DATA FOR PROCESSING =
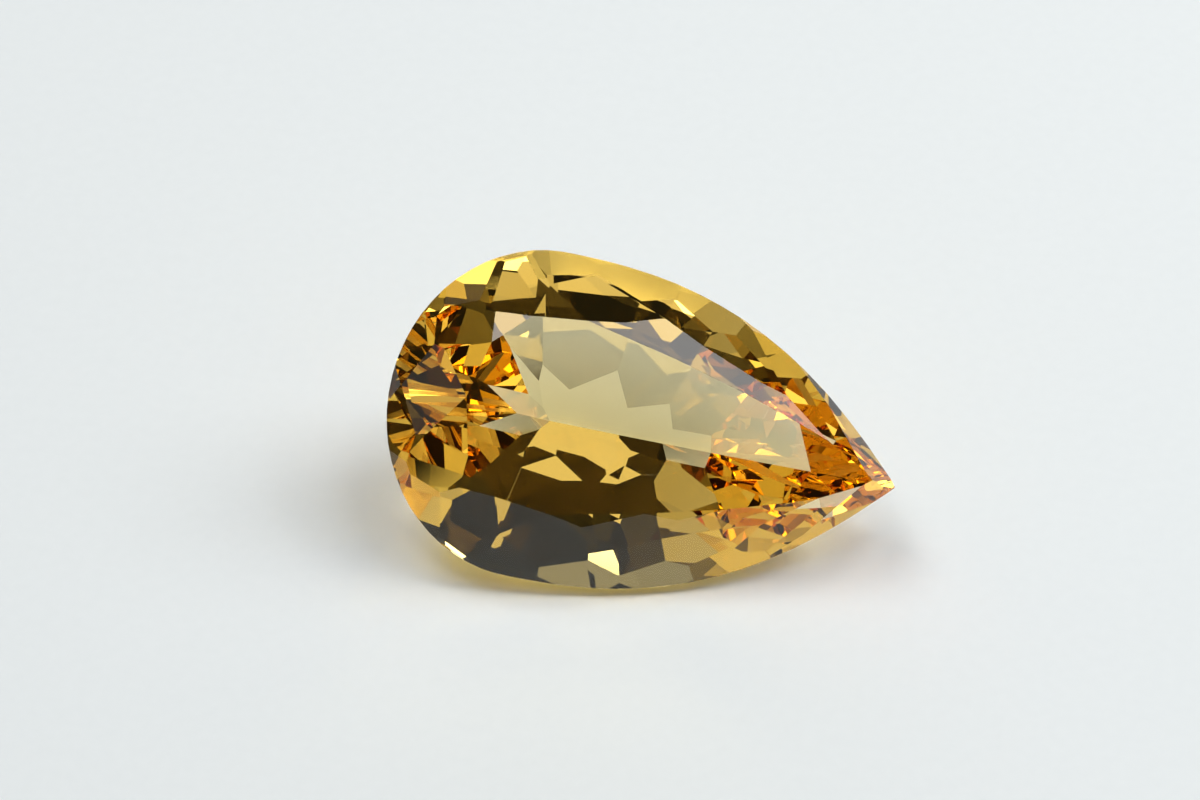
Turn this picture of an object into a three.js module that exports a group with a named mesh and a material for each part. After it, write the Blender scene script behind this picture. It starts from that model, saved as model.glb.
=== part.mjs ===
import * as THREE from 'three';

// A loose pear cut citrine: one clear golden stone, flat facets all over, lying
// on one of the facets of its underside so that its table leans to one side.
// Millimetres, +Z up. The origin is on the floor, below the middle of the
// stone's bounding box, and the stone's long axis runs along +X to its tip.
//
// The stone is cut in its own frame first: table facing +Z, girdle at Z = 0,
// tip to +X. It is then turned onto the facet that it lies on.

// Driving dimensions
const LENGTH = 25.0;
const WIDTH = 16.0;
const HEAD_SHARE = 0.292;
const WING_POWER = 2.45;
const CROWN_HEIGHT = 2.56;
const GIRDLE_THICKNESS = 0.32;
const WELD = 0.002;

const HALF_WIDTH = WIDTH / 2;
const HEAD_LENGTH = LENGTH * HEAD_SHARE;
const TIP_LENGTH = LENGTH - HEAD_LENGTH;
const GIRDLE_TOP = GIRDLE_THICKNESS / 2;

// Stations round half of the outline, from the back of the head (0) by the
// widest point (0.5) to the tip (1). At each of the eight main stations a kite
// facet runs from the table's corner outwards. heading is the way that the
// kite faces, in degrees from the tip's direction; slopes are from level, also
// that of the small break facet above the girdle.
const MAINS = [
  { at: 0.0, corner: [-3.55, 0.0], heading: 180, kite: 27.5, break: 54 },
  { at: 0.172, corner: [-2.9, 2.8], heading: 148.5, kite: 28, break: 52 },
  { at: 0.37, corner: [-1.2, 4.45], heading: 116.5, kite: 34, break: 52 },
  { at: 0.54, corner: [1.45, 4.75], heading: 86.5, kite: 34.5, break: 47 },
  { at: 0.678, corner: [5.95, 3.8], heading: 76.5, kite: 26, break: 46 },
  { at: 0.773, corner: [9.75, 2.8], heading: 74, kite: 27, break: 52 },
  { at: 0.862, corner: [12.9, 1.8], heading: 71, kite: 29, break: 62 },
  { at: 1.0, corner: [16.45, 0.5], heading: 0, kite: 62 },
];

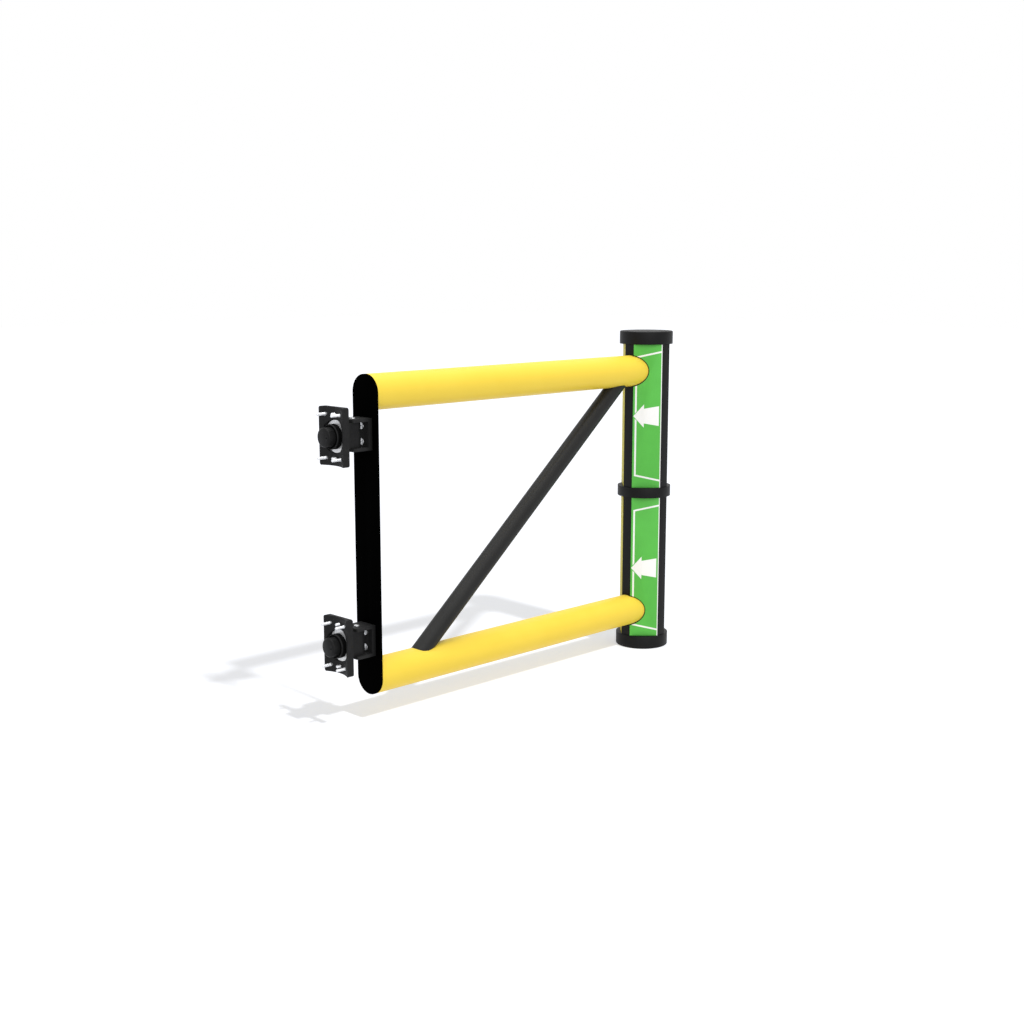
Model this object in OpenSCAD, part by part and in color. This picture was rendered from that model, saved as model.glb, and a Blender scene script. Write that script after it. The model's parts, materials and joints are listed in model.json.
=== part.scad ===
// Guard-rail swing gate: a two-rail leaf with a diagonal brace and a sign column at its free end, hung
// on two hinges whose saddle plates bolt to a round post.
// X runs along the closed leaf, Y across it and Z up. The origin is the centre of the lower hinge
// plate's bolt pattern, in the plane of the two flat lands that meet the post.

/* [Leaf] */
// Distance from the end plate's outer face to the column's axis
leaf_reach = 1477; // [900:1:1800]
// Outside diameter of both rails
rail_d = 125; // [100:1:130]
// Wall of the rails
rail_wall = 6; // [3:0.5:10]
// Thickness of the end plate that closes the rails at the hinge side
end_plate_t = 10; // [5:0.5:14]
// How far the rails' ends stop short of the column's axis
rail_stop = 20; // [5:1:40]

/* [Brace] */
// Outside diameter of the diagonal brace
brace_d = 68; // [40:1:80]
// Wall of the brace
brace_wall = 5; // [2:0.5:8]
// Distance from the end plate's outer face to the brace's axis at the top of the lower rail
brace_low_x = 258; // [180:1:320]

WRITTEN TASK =
Reproduce, please, the lines of the material from its first line down to the line containing "const GIRDLE_TOP = GIRDLE_THICKNESS / 2;", keeping both ends and nothing beyond them.

TASK RESULT =
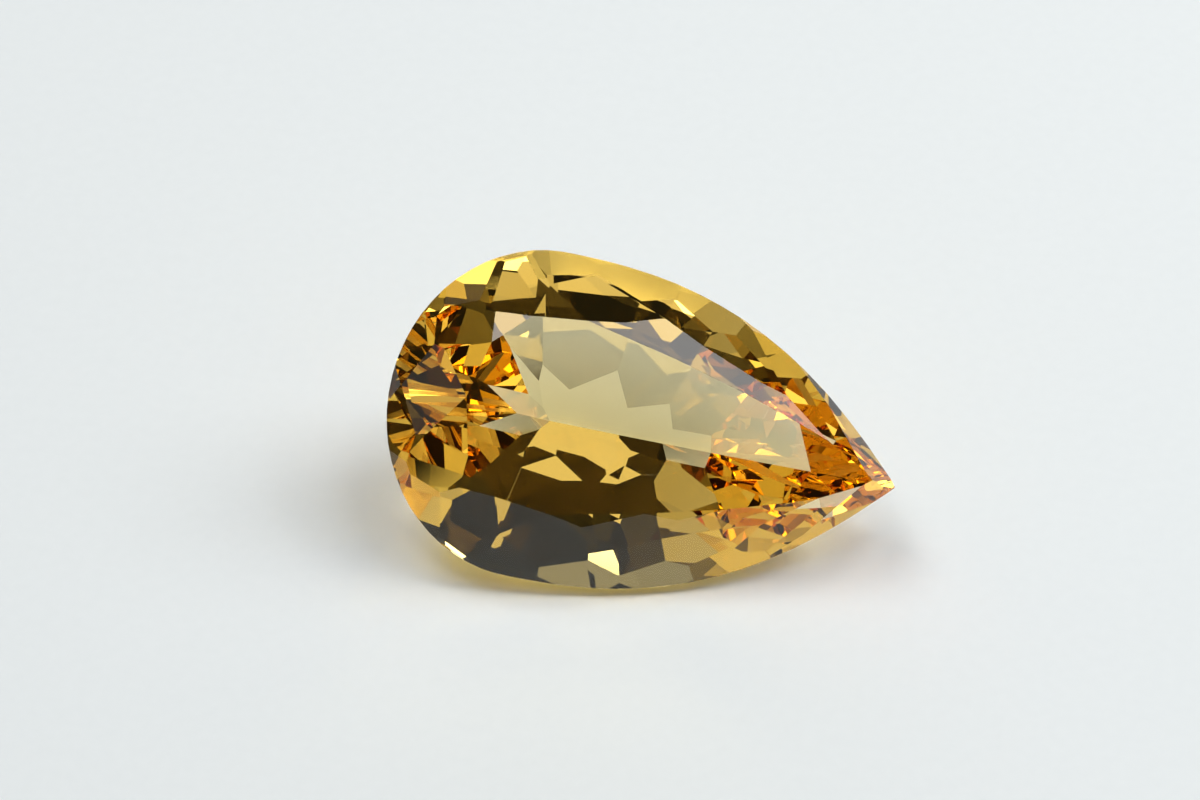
Turn this picture of an object into a three.js module that exports a group with a named mesh and a material for each part. After it, write the Blender scene script behind this picture. It starts from that model, saved as model.glb.
=== part.mjs ===
import * as THREE from 'three';

// A loose pear cut citrine: one clear golden stone, flat facets all over, lying
// on one of the facets of its underside so that its table leans to one side.
// Millimetres, +Z up. The origin is on the floor, below the middle of the
// stone's bounding box, and the stone's long axis runs along +X to its tip.
//
// The stone is cut in its own frame first: table facing +Z, girdle at Z = 0,
// tip to +X. It is then turned onto the facet that it lies on.

// Driving dimensions
const LENGTH = 25.0;
const WIDTH = 16.0;
const HEAD_SHARE = 0.292;
const WING_POWER = 2.45;
const CROWN_HEIGHT = 2.56;
const GIRDLE_THICKNESS = 0.32;
const WELD = 0.002;

const HALF_WIDTH = WIDTH / 2;
const HEAD_LENGTH = LENGTH * HEAD_SHARE;
const TIP_LENGTH = LENGTH - HEAD_LENGTH;
const GIRDLE_TOP = GIRDLE_THICKNESS / 2;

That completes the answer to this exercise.